Qualcomm AI Research
Abstract
Despite recent advances in personalized image generation, existing models consistently fail to produce reliable multi-human scenes, often merging or losing facial identity. We present Ar2Can, a novel two-stage framework that disentangles spatial planning from identity rendering for multi-human generation. The Architect predicts structured layouts, specifying where each person should appear. The Artist then synthesizes photorealistic images, guided by a spatially-grounded face matching reward that combines Hungarian spatial alignment with identity similarity. This approach ensures faces are rendered at correct locations and faithfully preserve reference identities.
We develop two Architect variants, seamlessly integrated with our diffusion-based Artist model. This is optimized via Group Relative Policy Optimization (GRPO) using compositional rewards for count accuracy, image quality, and identity matching. Evaluated on the MultiHuman-Testbench, Ar2Can achieves substantial improvements in both count accuracy and identity preservation, while maintaining high perceptual quality. Notably, our method achieves these results using primarily synthetic data, without requiring real multi-human images.
Framework
Ar2Can decomposes multi-human generation into two stages. The Architect first generates a structured spatial plan — bounding boxes (and optionally pose) specifying where and how each person should appear. The Artist then renders the photorealistic image conditioned on this spatial plan, reference identities, and the text prompt. This explicit decomposition eliminates the identity merging and swapping failures that plague single-stage methods.
Fig 1. Ar2Can Framework Overview. Our two-stage approach decomposes multi-human generation into spatial planning (Architect) and identity-preserving rendering (Artist). The Architect first visualizes where each person should be placed; the Artist then renders the complete scene with realistic pose and lighting.
Fig 2. Ar2Can generates highly photorealistic multi-human scenes with 1–5 people while preserving individual identities. Our two-stage architecture produces natural poses, realistic lighting, and proper spatial arrangements without identity merging or blending artifacts.
Method
The Architect generates facial bounding boxes and/or pose from textual descriptions, focusing on accurate instance counts and spatially plausible placements. We design two complementary variants with different efficiency trade-offs:
Built on Qwen-2.5 (0.5B), extended with special layout tokens
<SoL>, <EoL>, <C> and dual prediction
heads for continuous coordinate regression alongside standard token generation.
Fine-tunes Flux-Schnell via GRPO with count accuracy and HPSv3 rewards, leveraging the model's 2D spatial priors to synthesize layout sketches from which bounding boxes and human pose coordinates are extracted.
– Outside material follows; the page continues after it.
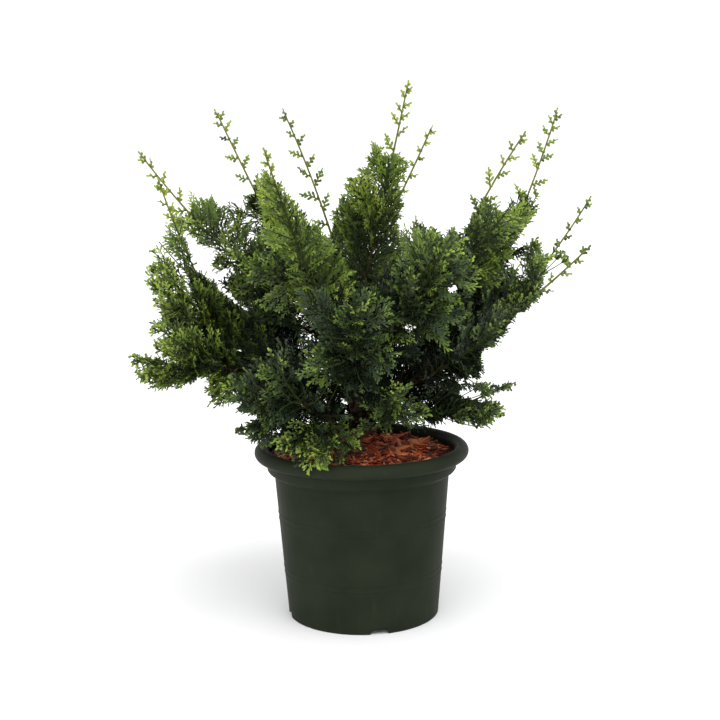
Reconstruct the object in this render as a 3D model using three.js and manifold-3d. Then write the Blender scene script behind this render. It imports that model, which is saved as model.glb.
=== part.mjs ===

The Artist — Flux-Kontext fine-tuned via GRPO — renders photorealistic multi-human images conditioned on the Architect's layout, reference identity images, and the text prompt. Rather than supervised fine-tuning (which requires expensive paired annotations), we use RL to directly optimise non-differentiable objectives via a four-component compositional reward.
A key innovation is the spatially-grounded face matching reward: Hungarian algorithm matching first establishes spatial correspondence between Architect-predicted centroids and detected face locations, then ArcFace identity similarity is computed only between spatially-matched pairs. This prevents copy-paste artifacts while jointly optimising location accuracy and identity preservation. Token dropping (2× speedup) and shared RoPE encodings for overlapping regions further improve efficiency and occlusion handling.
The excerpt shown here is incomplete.